• **Description of the task**: Repeat each line of the material exactly.

++++

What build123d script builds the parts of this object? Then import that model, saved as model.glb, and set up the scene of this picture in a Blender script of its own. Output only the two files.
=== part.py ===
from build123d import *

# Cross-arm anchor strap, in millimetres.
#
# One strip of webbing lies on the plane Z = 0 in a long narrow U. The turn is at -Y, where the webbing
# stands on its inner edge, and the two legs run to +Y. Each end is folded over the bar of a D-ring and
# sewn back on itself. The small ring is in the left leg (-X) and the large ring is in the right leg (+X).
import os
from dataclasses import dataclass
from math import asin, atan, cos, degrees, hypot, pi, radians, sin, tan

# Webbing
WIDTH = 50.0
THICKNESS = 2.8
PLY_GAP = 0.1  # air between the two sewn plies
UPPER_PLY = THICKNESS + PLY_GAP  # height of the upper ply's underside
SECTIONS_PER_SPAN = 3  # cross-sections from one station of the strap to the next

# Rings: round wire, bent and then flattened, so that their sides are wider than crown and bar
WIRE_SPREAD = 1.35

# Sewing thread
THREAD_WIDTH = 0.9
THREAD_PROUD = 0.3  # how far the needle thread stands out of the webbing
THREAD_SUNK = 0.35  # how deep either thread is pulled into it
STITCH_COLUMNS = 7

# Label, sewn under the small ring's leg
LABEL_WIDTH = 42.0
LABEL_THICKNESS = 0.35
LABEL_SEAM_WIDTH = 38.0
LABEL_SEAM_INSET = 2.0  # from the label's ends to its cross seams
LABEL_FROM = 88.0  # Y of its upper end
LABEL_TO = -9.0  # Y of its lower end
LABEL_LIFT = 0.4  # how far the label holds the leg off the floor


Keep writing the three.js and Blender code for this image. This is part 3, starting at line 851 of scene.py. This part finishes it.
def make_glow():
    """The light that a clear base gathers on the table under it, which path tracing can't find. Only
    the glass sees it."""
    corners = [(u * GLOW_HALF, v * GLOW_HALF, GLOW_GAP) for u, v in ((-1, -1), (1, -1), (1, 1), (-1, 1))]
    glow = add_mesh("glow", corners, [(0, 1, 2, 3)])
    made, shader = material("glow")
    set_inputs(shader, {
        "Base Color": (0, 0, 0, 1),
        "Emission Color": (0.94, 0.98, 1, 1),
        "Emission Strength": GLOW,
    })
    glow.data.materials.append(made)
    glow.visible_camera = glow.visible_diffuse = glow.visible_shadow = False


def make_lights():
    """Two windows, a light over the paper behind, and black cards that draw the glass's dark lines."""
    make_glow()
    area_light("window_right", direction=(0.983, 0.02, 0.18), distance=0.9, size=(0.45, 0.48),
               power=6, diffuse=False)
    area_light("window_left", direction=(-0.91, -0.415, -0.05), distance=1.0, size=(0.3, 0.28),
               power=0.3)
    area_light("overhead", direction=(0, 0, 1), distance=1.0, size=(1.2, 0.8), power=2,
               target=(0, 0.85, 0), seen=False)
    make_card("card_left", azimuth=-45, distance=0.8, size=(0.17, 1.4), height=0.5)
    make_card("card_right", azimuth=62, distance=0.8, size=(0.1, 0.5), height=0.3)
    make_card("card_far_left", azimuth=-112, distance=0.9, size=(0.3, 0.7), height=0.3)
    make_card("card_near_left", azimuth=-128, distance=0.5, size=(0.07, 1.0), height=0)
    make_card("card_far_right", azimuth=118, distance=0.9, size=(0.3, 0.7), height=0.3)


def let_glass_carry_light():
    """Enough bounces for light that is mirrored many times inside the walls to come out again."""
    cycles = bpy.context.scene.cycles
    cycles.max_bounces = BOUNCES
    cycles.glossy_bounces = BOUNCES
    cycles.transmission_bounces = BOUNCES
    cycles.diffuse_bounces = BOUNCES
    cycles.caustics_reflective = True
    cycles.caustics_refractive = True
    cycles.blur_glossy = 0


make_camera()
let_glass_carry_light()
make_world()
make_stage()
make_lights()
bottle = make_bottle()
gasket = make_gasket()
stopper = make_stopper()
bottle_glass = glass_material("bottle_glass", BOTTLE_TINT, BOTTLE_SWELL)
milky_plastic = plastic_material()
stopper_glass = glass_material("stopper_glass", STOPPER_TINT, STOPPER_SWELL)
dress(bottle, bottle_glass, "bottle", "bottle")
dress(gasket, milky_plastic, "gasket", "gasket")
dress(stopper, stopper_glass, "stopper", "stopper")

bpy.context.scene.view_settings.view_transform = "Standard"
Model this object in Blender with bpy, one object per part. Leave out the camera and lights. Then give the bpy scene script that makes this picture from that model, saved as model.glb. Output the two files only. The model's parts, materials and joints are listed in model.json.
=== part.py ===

++++

• **Response below**:
What build123d script builds the parts of this object? Then import that model, saved as model.glb, and set up the scene of this picture in a Blender script of its own. Output only the two files.
=== part.py ===
from build123d import *

# Cross-arm anchor strap, in millimetres.
#
# One strip of webbing lies on the plane Z = 0 in a long narrow U. The turn is at -Y, where the webbing
# stands on its inner edge, and the two legs run to +Y. Each end is folded over the bar of a D-ring and
# sewn back on itself. The small ring is in the left leg (-X) and the large ring is in the right leg (+X).
import os
from dataclasses import dataclass
from math import asin, atan, cos, degrees, hypot, pi, radians, sin, tan

# Webbing
WIDTH = 50.0
THICKNESS = 2.8
PLY_GAP = 0.1  # air between the two sewn plies
UPPER_PLY = THICKNESS + PLY_GAP  # height of the upper ply's underside
SECTIONS_PER_SPAN = 3  # cross-sections from one station of the strap to the next

# Rings: round wire, bent and then flattened, so that their sides are wider than crown and bar
WIRE_SPREAD = 1.35

# Sewing thread
THREAD_WIDTH = 0.9
THREAD_PROUD = 0.3  # how far the needle thread stands out of the webbing
THREAD_SUNK = 0.35  # how deep either thread is pulled into it
STITCH_COLUMNS = 7

# Label, sewn under the small ring's leg
LABEL_WIDTH = 42.0
LABEL_THICKNESS = 0.35
LABEL_SEAM_WIDTH = 38.0
LABEL_SEAM_INSET = 2.0  # from the label's ends to its cross seams
LABEL_FROM = 88.0  # Y of its upper end
LABEL_TO = -9.0  # Y of its lower end
LABEL_LIFT = 0.4  # how far the label holds the leg off the floor


Keep writing the three.js and Blender code for this image. This is part 3, starting at line 851 of scene.py. This part finishes it.
def make_glow():
    """The light that a clear base gathers on the table under it, which path tracing can't find. Only
    the glass sees it."""
    corners = [(u * GLOW_HALF, v * GLOW_HALF, GLOW_GAP) for u, v in ((-1, -1), (1, -1), (1, 1), (-1, 1))]
    glow = add_mesh("glow", corners, [(0, 1, 2, 3)])
    made, shader = material("glow")
    set_inputs(shader, {
        "Base Color": (0, 0, 0, 1),
        "Emission Color": (0.94, 0.98, 1, 1),
        "Emission Strength": GLOW,
    })
    glow.data.materials.append(made)
    glow.visible_camera = glow.visible_diffuse = glow.visible_shadow = False


def make_lights():
    """Two windows, a light over the paper behind, and black cards that draw the glass's dark lines."""
    make_glow()
    area_light("window_right", direction=(0.983, 0.02, 0.18), distance=0.9, size=(0.45, 0.48),
               power=6, diffuse=False)
    area_light("window_left", direction=(-0.91, -0.415, -0.05), distance=1.0, size=(0.3, 0.28),
               power=0.3)
    area_light("overhead", direction=(0, 0, 1), distance=1.0, size=(1.2, 0.8), power=2,
               target=(0, 0.85, 0), seen=False)
    make_card("card_left", azimuth=-45, distance=0.8, size=(0.17, 1.4), height=0.5)
    make_card("card_right", azimuth=62, distance=0.8, size=(0.1, 0.5), height=0.3)
    make_card("card_far_left", azimuth=-112, distance=0.9, size=(0.3, 0.7), height=0.3)
    make_card("card_near_left", azimuth=-128, distance=0.5, size=(0.07, 1.0), height=0)
    make_card("card_far_right", azimuth=118, distance=0.9, size=(0.3, 0.7), height=0.3)


def let_glass_carry_light():
    """Enough bounces for light that is mirrored many times inside the walls to come out again."""
    cycles = bpy.context.scene.cycles
    cycles.max_bounces = BOUNCES
    cycles.glossy_bounces = BOUNCES
    cycles.transmission_bounces = BOUNCES
    cycles.diffuse_bounces = BOUNCES
    cycles.caustics_reflective = True
    cycles.caustics_refractive = True
    cycles.blur_glossy = 0


make_camera()
let_glass_carry_light()
make_world()
make_stage()
make_lights()
bottle = make_bottle()
gasket = make_gasket()
stopper = make_stopper()
bottle_glass = glass_material("bottle_glass", BOTTLE_TINT, BOTTLE_SWELL)
milky_plastic = plastic_material()
stopper_glass = glass_material("stopper_glass", STOPPER_TINT, STOPPER_SWELL)
dress(bottle, bottle_glass, "bottle", "bottle")
dress(gasket, milky_plastic, "gasket", "gasket")
dress(stopper, stopper_glass, "stopper", "stopper")

bpy.context.scene.view_settings.view_transform = "Standard"
Model this object in Blender with bpy, one object per part. Leave out the camera and lights. Then give the bpy scene script that makes this picture from that model, saved as model.glb. Output the two files only. The model's parts, materials and joints are listed in model.json.
=== part.py ===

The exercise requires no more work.